Re: New version of a relativity FAQ
- From: stevendaryl3016@xxxxxxxxx (Daryl McCullough)
- Date: 26 Jun 2008 08:02:58 -0700
Juan R. says...
Daryl McCullough wrote
Juan R. says...
The question is not if the classical geometry may be abandoned at
quantum level (yours is a triviality everyone knowns). My question was
more deepd and was that it *is* the emphasis on a classical geometric
theory of gravitation which has impeded the quantization during decades.
That's completely false.
Let us see :-)
Work on quantum theories of gravity have *not*
all emphasized geometry. The string theory attempts don't treat gravity
as geometrical.
The superstring approach treats gravity as a field over a *background*.

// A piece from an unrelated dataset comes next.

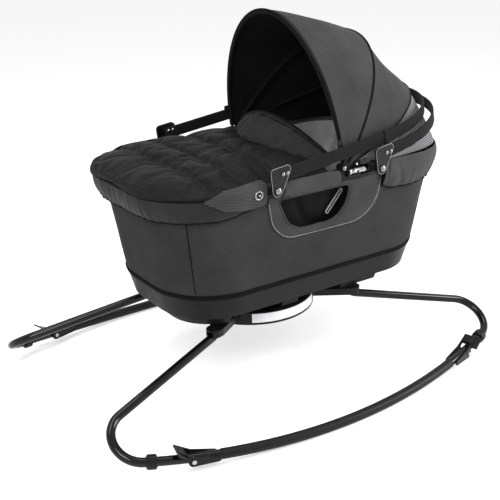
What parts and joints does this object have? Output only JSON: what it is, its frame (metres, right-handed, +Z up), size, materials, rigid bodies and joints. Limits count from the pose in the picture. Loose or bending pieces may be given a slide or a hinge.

Right. It does not treat gravity as geometry. So you are wrong to say
that the emphasis on geometry has impeded them.
This was not at all difficult because reuse tools from quantum field
theory. But, and this the important point you *omit*, superstring is not
completely equivalent to GR in the classical limit.
So what? Your claim, that the geometric view of GR is impeding
research on quantizing gravity was false, because many attempts
at quantizing don't use the geometric view. Your claims are
nonsense.
In any case there is so many mistakes and ill-defined points in the
geometers approach, that almost 100% of particle physicists have rejected
that way.
You are contradicting yourself. If particle physicists reject the
geometric view, then how can the geometric view be impeding their
research?
--
Daryl McCullough
Ithaca, NY
.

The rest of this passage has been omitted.